While translating your code, I noticed that generalists get more xp than balanced magi, and those in turn get more than specialists, both starting and in yearly increases. More precisely, specialists start with 120xp in Arts, while balanced magi start with 140xp, and generalists start with 150xp. Then, specialists get 23.5xp each year, while balanced magi get 25xp each year and generalists get 25.5xp each year. Is that intentional? I'm asking, because I was expecting each range to get the same starting points (120xp), and the same amount of xp per year (with 25xp looking more or less reasonable).

I'm not able to answer the intent question, but the end result seems reasonable to me - lower level books tend to have higher qualities, which will advantage the generalists.

Yeah, I thought something similar, which is why I didn't just think it was a calculation mistake. But I thought I might just ask. :wink:

I wonder if a more abstract system of books and libraries might be useful for the game. Library detailing can be very time consuming and there are hundreds of things that 'should' be in a 200+ year old covenant library that don't contribute a lot to its value (lab texts on obscure stuff, etc.).

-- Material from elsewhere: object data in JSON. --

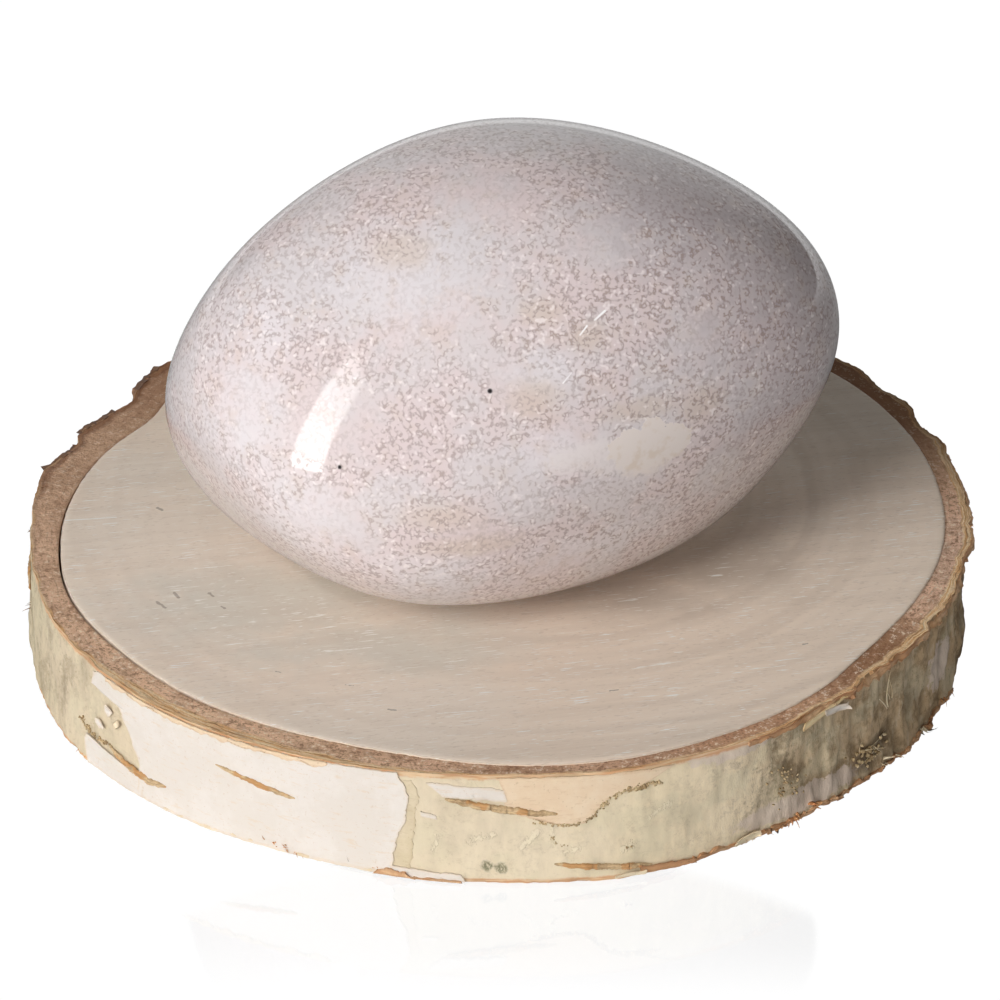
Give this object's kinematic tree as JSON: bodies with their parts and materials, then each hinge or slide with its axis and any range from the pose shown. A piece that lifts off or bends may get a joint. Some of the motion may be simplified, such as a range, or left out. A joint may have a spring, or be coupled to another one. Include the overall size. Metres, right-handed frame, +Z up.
{
  "type": "tumbled jasper",
  "caption": "Palm-sized tumbled jasper, a polished speckled egg-like stone, lying on a sawn slice of a birch branch with its bark on.",
  "frame": {"origin": "middle of the slice's underside, on the surface that the slice lies on", "axes": "+Z up, out of the slice's sawn face; +X along the stone to its lifted, narrower end; +Y to the back, away from the side where the bark is thinnest"},
  "size_m": [0.0646, 0.0648, 0.0384],
  "materials": {
    "jasper": "tumbled to a high gloss; pale pinkish grey, finely speckled in grey brown, with a few clear pale patches",
    "birch_wood": "dry sawn end grain, sanded, matt",
    "birch_bark": "dry birch bark, matt: white and pinkish paper, greenish beige under-layer and grey rough bark"
  },
  "bodies": {
    "root": {"jasper_stone": "jasper", "birch_slice": "birch_wood"}
  },
  "joints": []
}
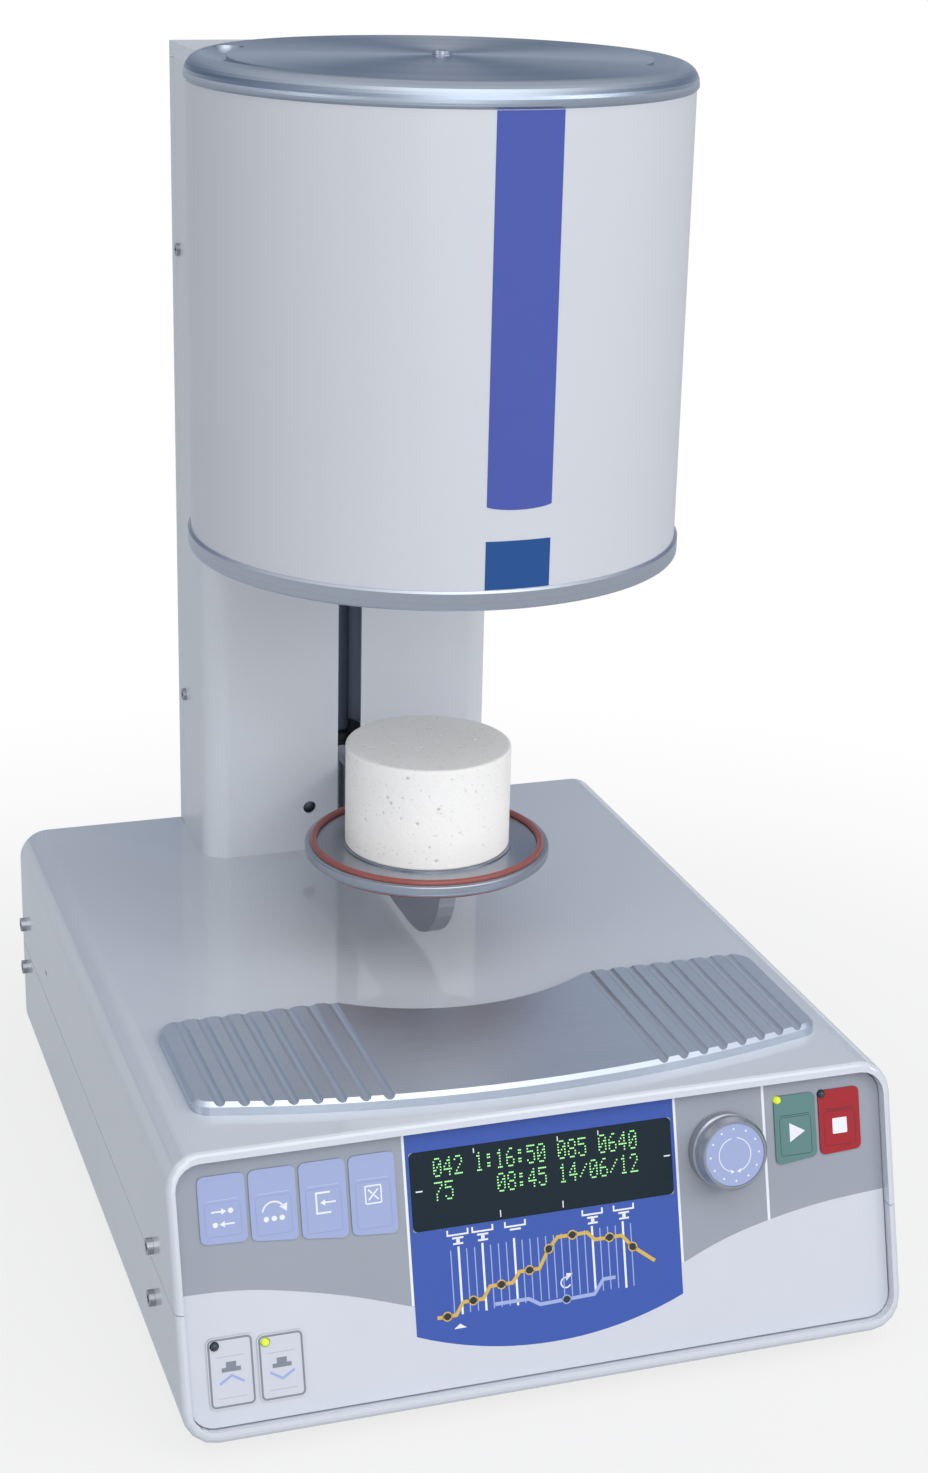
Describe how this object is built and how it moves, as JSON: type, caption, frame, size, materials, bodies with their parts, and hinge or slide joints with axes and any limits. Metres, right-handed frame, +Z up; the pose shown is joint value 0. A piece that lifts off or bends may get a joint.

What if the system used for laboratory customization were applied to libraries? You have a 'Size" of a library - call it 'breadth' or 'scope' and you can have 'foci' or 'deficiencies' in the library as well, that modify the 'size' in certain areas. You can have 'trade' to determine how easily your library can acquire desired lab texts, and the actual books that players write can add to 'Size' or improve 'foci'. An entire library could be described in a few short paragraphs in such a manner.

It got tuned based on watching PC development.

I honestly couldn't tell you the exact reasons for the number disparity. There was a reason, but I wrote that some time ago now and haven't opened that box in a while. :slight_smile:

It served its purpose for our saga, and that meant it did the job it was written for.

For anyone who wants to take it and run with it / change it / whatever, go nuts!